Furthermore, this system also incorporates the capabilities of the data structure management of database technology to realize the results storage and display of each step inside the system, and meantime, it also provides users an interface to review the results and iteratively optimize the core DCNN-based algorithms. The processing chain based on the database unit constitutes an important foundation of the data interaction between the BATS system and users.
Through the independent experiment of each DCNN algorithm, the validity of each part has been verified. Firstly, we validate the Saliency-Faster R-CNN and obtain its superiority compared to the Faster R-CNN on the large-scale ship detection. Then, the Mask-Faster R-CNN is verified to have its greatly improvement compared to the Faster R-CNN on the suppression of onshore false alarms. In the last part, two DCNN-based algorithms are combined to validate the accuracy and efficiency of the entire system. Actually, the results are really satisfied either on the independent experiment or on the cascade experiment. To summarize, the framework proposed in our research provides a series of effective solutions for ship detection in the high-resolution remote sensing image.
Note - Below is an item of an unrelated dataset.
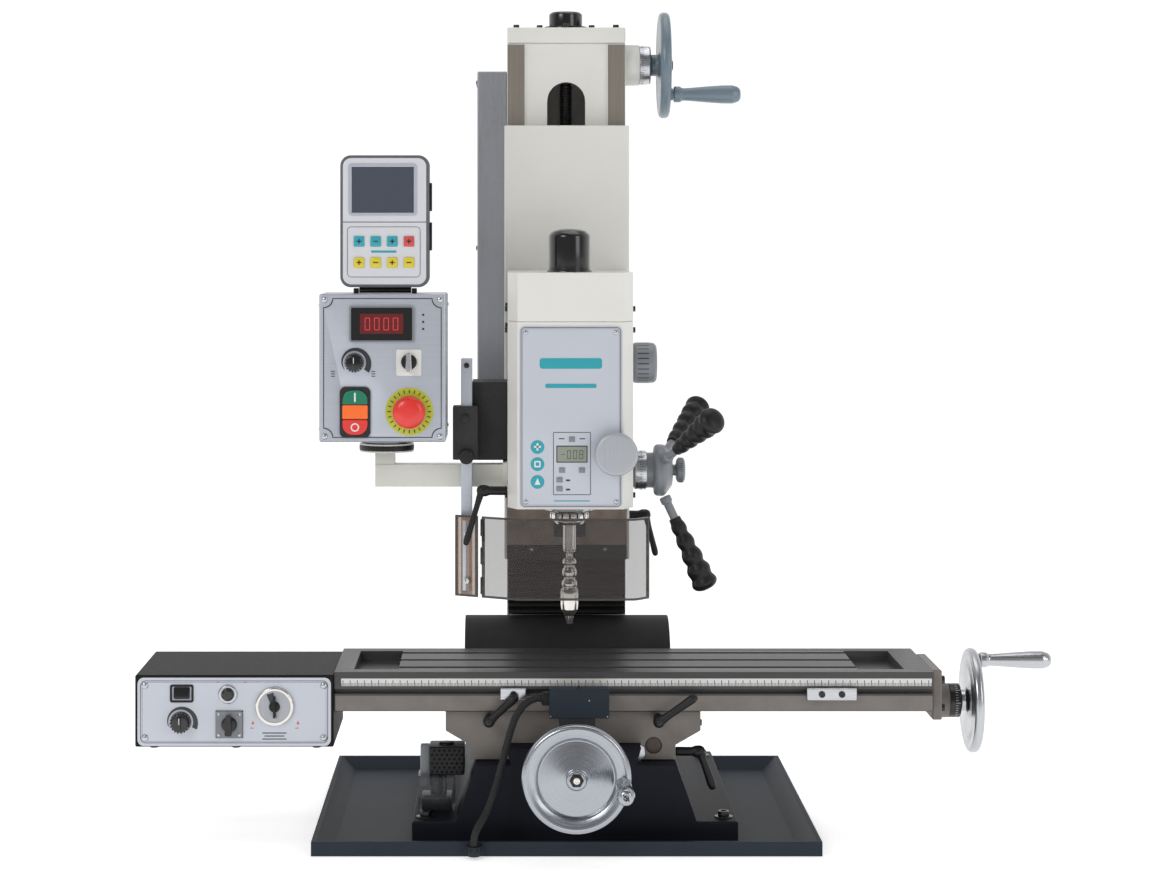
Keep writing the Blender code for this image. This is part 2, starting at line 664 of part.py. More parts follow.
def spindle_parts():
    y = SPINDLE_Y
    quill = rod((0, y, 453.3), (0, y, 712), 35.6, sides=32)
    subtract(quill, rod((0, y, 440), (0, y, 730), 17))
    node("quill", quill, STEEL, origin=(0, y, 453.3))
    profile = [
        (0, 788), (11.5, 788), (11.5, 700), (16, 700), (16, 452.7), (22.5, 452.7), (22.5, 437),
        (20, 434), (9, 433), (9, 397), (0, 397),
    ]
    node("spindle", turned(profile, (0, y, 0), (0, 0, 1), SIDES), CHROME, origin=(0, y, 0))
    rings = [(0, 396.7), (8, 396.7), (5, 394), (5, 384), (8, 382), (10.5, 379), (10.5, 374), (8, 371), (8, 364),
             (11, 361), (11, 354), (8, 351), (8, 348), (11, 345), (11, 338), (9, 335), (12, 332), (12, 310),
             (10, 305), (7, 303), (3, 289), (0, 289)]
    node("drill_chuck", turned(rings, (0, y, 0), (0, 0, 1), SIDES), CHROME, origin=(0, y, 0))


def gear_train():
    gear = toothed(SPINDLE_TEETH, (735, 755), (0, SPINDLE_Y))
    add(gear, rod((0, SPINDLE_Y, HEAD_Z[1] + GAP), (0, SPINDLE_Y, 737), 22))
    subtract(gear, rod((0, SPINDLE_Y, 700), (0, SPINDLE_Y, 790), 12))
    node("spindle_gear", gear, STEEL, origin=(0, SPINDLE_Y, 745))
    rotor = rod((0, MOTOR_Y, 500 + GAP), (0, MOTOR_Y, 690), 36)
    shaft = rod((0, MOTOR_Y, 688), (0, MOTOR_Y, 762), 9)
    pinion = toothed(MOTOR_TEETH, (735, 755), (0, MOTOR_Y))
    node("motor_rotor", add(rotor, shaft, pinion), STEEL, origin=(0, MOTOR_Y, 745))


def knobs_on_head():
    side = HEAD_HALF + GAP
    knob = turned([(0, 36), (24, 36), (28, 32), (29, 22), (29, 4), (26, 0), (0, 0)],
                  (side, SPINDLE_Y, 666), (1, 0, 0), 24)
    node("gear_selector_knob", knob, GREY, origin=(side, SPINDLE_Y, 666))
    disc = turned([(0, 28.7), (27, 28.7), (30, 26), (30, 17), (27, 14), (9, 12), (9, 0), (0, 0)],
                  (63, -196 - GAP, 543.5), (0, -1, 0), 24)
    node("fine_feed_knob", disc, GREY, origin=(63, -196 - GAP, 543.5))


def feed_hub():
    y, z = HUB_AXIS
    side = HEAD_HALF + GAP
    profile = [
        (0, 78), (14, 78), (18, 75), (18, 68), (14, 65.5), (8, 65), (8, 60), (22, 59), (34, 50), (37, 47),
        (37, 36), (34, 33.5), (25, 33), (25, 2), (21, 0), (0, 0),
    ]
    node("feed_hub", turned(profile, (side, y, z), (1, 0, 0), 24), GREY, origin=(side, y, z))


def feed_levers():
    """Three spokes, 120 degrees apart and splayed outwards, each with a ribbed grip."""
    y, z = HUB_AXIS
    splay = math.radians(25)
    for name, angle in (("feed_lever_lower", -90), ("feed_lever_front", 150), ("feed_lever_rear", 30)):
        radial = Vector((0, math.cos(math.radians(angle)), math.sin(math.radians(angle))))
        along = radial * math.cos(splay) + Vector((math.sin(splay), 0, 0))
        root = Vector((137.5, y, z)) + radial * 37.6
        spoke = [(0, 148), (12, 147), (17, 143), (19, 136), (16, 128), (17, 120), (16.5, 114), (13, 106), (15, 98),
                 (14.5, 90), (11.5, 82), (13, 75), (12, 68), (9.5, 60), (11, 53), (10.5, 46), (8.5, 40), (8.5, 36),
                 (6, 34), (6, 0), (0, 0)]
        node(name, turned(spoke, root, along, 12), BLACK, origin=root)


def head_way_cover():
    node("head_way_cover", block((-90, 90), (72, 100), (275.5, 361.7)), RUBBER)


def head_levers():
    clamp_lever("head_lock_lever_left", (-HEAD_HALF - GAP, -160, 487), (-126, -160, 487), (-148, -190, 415), 7, 5)
    clamp_lever("head_lock_lever_right", (94 + GAP, 82, 427), (120, 82, 427), (134, 70, 368), 7, 5)


# Control arm and boxes

def control_arm():
    x, y = SWIVEL
    arm = block((-279, -HEAD_HALF - GAP), (-122, -92), (489, 521))
    post = block((-279, -251), (-121, -93), (515, 541))
    disc = rod((x, y, 539), (x, y, 551), 39, sides=32)
    flange = block((-96, -HEAD_HALF - GAP), (-137, -77), (484, 525))
    node("control_arm", add(arm, post, disc, flange), OFF_WHITE)


def control_box():
    x, y = SWIVEL
    box = block((-355, -176), (CONTROL_PANEL_Y, -65), (558, 767), bevel=2)
    add(box, rod((x, y, 551 + GAP), (x, y, 560), 30))
    subtract(
        box,
        block((-323, -285), (-195, -176), (567, 633)),
        rod((-227.5, -195, 601), (-227.5, -165, 601), 10),
    )
    hollow(box, (-352, -179), (-172, -68), (561, 764), rod((-200, -75, 585), (-200, -60, 585), 9))
    node("control_box", box, SILVER)


def control_box_controls():
    panel = CONTROL_PANEL_Y - GAP
    knob = turned([(0, 18), (12, 18), (13, 3), (14, 0), (0, 0)], (-305, panel, 670), (0, -1, 0), 16)
    node("speed_knob", knob, BLACK, origin=(-305, panel, 670))
    selector = rod((-228, panel, 671), (-228, panel - 7, 671), 11)
    add(selector, block((-232.5, -223.5), (panel - 18, panel - 4), (657, 685), bevel=1))
    node("direction_switch", selector, BLACK, origin=(-228, panel, 671))
    for name, z, finish in (("start_button", (611, 632), GREEN), ("stop_button", (568, 590), RED)):
        button = block((-322, -286), (-190, -180), z, bevel=1)
        node(name, button, finish, origin=(-304, -180, sum(z) / 2))
    mushroom = turned([(0, 35), (12, 34.5), (20, 31), (23, 26), (23, 20), (20, 18), (9, 18), (9, 0), (0, 0)],
                      (-227.5, -176, 601), (0, -1, 0), 20)
    node("emergency_stop", mushroom, RED, origin=(-227.5, -176, 601))


def dro_display():
    display = block((-326, -200), (-175, -130), (776, 963), bevel=5)
    barrel = rod((-300, -152, 771.8), (-226, -152, 771.8), 4.2, sides=16)
    web = block((-298, -228), (-155, -149), (771, 779))
    hollow(display, (-323, -203), (-172, -133), (779.5, 960), rod((-312, -140, 800), (-312, -120, 800), 6))
    node("dro_display", add(display, barrel, web), SILVER, origin=(-263, -152, 771.8))


# Chuck guard

def guard_clamp():
    clamp = block((-167, -131), (-152, -117), (530, 606), bevel=1)
    switch = block((-140, -HEAD_HALF - GAP), (-120, -40), (527, 639), bevel=1)
    knob = rod((-147.5, -150, 535), (-147.5, -164, 535), 10, sides=16)
    rail_hole = block((-156, -139), (-143.5, -126.5), (500, 650))
    node("guard_clamp", subtract(add(clamp, switch, knob), rail_hole), BLACK)


def guard_rail():
    rail = block((-155.5, -139.5), (-143, -127), (336, 674))
    x, y = GUARD_HINGE
    plate = prism(strip([(-163, -150), (x - 2.6, y + 1.5)], 3), "Z", *GUARD_Z)
    bridge = block((-153, -143), (-160, -141), (345, 445))
    node("guard_rail", add(rail, plate, bridge), STEEL)


def guard_shield():
    x, y = GUARD_HINGE
    points = [(x, y), (-73, -203), (90, -203), (110, -180)]
    sheet = prism(strip(points, 3), "Z", *GUARD_Z)
    node("guard_shield", sheet, SMOKE, origin=(x, y, GUARD_Z[0]))


drip_tray()
base_casting()
column()
column_top_cap()
cable_cabinet()
oil_pump()
rear_way_cover()
conduit_hose()
saddle()
travel_stop_block()
saddle_levers()
table()
stop_dogs()
end_bracket()
feed_box()
feed_controls()
x_drive()
y_drive()
z_drive()
head_slide()
head_casting()
head_top_cover()
spindle_parts()
gear_train()
knobs_on_head()
feed_hub()
feed_levers()
head_way_cover()
head_levers()
control_arm()
control_box()
control_box_controls()
dro_display()
guard_clamp()
guard_rail()
guard_shield()
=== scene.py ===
"""Looks of the benchtop milling machine. Sizes below are in millimetres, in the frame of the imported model:
+X right, +Y back, +Z up, origin on the underside of the drip tray."""

import json
import math
import bmesh
import bpy
from mathutils import Matrix, Vector


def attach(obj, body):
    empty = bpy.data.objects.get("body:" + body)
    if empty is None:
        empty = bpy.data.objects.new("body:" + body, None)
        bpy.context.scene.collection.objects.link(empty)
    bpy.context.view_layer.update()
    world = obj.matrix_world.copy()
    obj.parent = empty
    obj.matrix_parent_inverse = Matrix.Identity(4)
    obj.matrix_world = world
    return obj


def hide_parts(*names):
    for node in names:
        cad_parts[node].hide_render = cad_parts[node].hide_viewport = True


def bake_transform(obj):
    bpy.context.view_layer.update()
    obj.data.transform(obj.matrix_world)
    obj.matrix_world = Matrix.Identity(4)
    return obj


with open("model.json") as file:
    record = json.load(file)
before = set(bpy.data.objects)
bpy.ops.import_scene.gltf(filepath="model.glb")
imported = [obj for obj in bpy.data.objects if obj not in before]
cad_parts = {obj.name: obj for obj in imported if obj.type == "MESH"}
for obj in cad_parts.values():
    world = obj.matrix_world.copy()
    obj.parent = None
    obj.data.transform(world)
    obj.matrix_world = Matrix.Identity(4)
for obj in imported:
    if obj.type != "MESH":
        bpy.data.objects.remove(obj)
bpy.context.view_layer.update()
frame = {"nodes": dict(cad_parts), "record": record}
BODY_OF = {node: body for body, nodes in frame["record"]["behaviour"]["bodies"].items() for node in nodes}

MM = 0.001
SKIN = 0.25  # how far a thin plate stands off the surface it covers
FRONT, RIGHT, UP = (0, -1, 0), (1, 0, 0), (0, 0, 1)
AXES = {"X": Vector(RIGHT), "Y": Vector((0, 1, 0)), "Z": Vector(UP)}
PLANES = {  # columns: an outline's two directions, then the direction it is extruded along
    "X": Matrix((UP, RIGHT, (0, 1, 0))),
    "Y": Matrix((RIGHT, (0, 0, -1), (0, 1, 0))),
    "Z": Matrix.Identity(3),
}


# Materials

def rgb(red, green, blue):
    """An sRGB colour, each value 0 to 255, as linear values."""
    return tuple((v / 255 / 12.92) if v <= 10 else ((v / 255 + 0.055) / 1.055) ** 2.4
        for v in (red, green, blue))


class Finish:
    """A material under construction, with textures placed in the object's own frame."""

    def __init__(self, name, roughness=0.4, metallic=0.0, coat=0.0, specular=0.5):
        self.material = bpy.data.materials.new(name)
        self.material.use_nodes = True
        self.tree = self.material.node_tree
        self.shader = self.tree.nodes["Principled BSDF"]
        self.place = self.add("ShaderNodeTexCoord").outputs["Object"]
        self.shader.inputs["Metallic"].default_value = metallic
        self.shader.inputs["Roughness"].default_value = roughness
        self.shader.inputs["Coat Weight"].default_value = coat
        self.shader.inputs["Coat Roughness"].default_value = 0.12
        self.shader.inputs["Specular IOR Level"].default_value = specular

    def add(self, kind, **inputs):
        made = self.tree.nodes.new(kind)
        for name, value in inputs.items():
            made.inputs[name].default_value = value
        return made

    def join(self, output, socket):
        self.tree.links.new(output, socket)

    def noise(self, size, stretch=(1, 1, 1), detail=3.0):
        """Noise whose grains measure about size millimetres, drawn out along an axis by stretch."""
        mapping = self.add("ShaderNodeMapping")
        mapping.inputs["Scale"].default_value = [1 / (size * MM * s) for s in stretch]
        self.join(self.place, mapping.inputs["Vector"])
        noise = self.add("ShaderNodeTexNoise", Scale=1.0, Detail=detail)
        self.join(mapping.outputs["Vector"], noise.inputs["Vector"])
        return noise.outputs["Fac"]

    def spread(self, value, low, high, start=0.3, end=0.7):
        """Maps a noise value from start..end to low..high."""
        ranged = self.add("ShaderNodeMapRange")
        for name, number in (("From Min", start), ("From Max", end), ("To Min", low), ("To Max", high)):
            ranged.inputs[name].default_value = number
        self.join(value, ranged.inputs["Value"])
        return ranged.outputs["Result"]

    def colour_between(self, factor, first, second):
        mix = self.add("ShaderNodeMix")
        mix.data_type = "RGBA"
        mix.inputs[6].default_value = (*first, 1)
        mix.inputs[7].default_value = (*second, 1)
        self.join(factor, mix.inputs[0])
        return mix.outputs[2]

    def colour(self, output):
        self.join(output, self.shader.inputs["Base Color"])

    def bump(self, height, depth, strength=1.0):
        """Raises the surface by depth millimetres where height is 1."""
        bump = self.add("ShaderNodeBump", Strength=strength, Distance=depth * MM)
        self.join(height, bump.inputs["Height"])
        self.join(bump.outputs["Normal"], self.shader.inputs["Normal"])


def coloured(name, colour, roughness, metallic=0.0, vary=0.06, patch=60, grain=0.6, depth=0.02,
        stretch=(1, 1, 1), coat=0.0, specular=0.5, wear=0.05):
    """A finish with slight patches of colour and gloss over a fine surface grain."""
    made = Finish(name, roughness, metallic, coat, specular)
    darker = tuple(v * (1 - vary) for v in colour)
    lighter = tuple(min(1.0, v * (1 + vary)) for v in colour)
    broad = made.noise(patch, stretch)
    made.colour(made.colour_between(made.spread(broad, 0, 1), darker, lighter))
    fine = made.noise(grain, stretch)
    rough = made.spread(fine, roughness - wear, roughness + wear)
    made.join(rough, made.shader.inputs["Roughness"])
    made.bump(fine, depth)
    return made.material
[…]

At last, taking the data-driven and complexity of the ship detection task into account, the scalability of the BATS system is increased by using the database and the way of algorithm cascading so that it inserts more DCNN-based algorithms and constantly improves the performance of ship detection. In future work, some targets of interest in high-resolution remote sensing images, such as the airplane, vehicle, storage tank etc., will be concerned in the BATS system. The DCNN models proposed in this paper need to be continuously optimized according to the diversity of targets and scenes in the detection task. Furthermore, considering the all-time and all-weather capability of the synthetic aperture radar (SAR) images, it can be used as a powerful complement to the optical remote sensing images to achieve an accurate target detection under the condition of the heavy cloud and fog and inadequate optical data.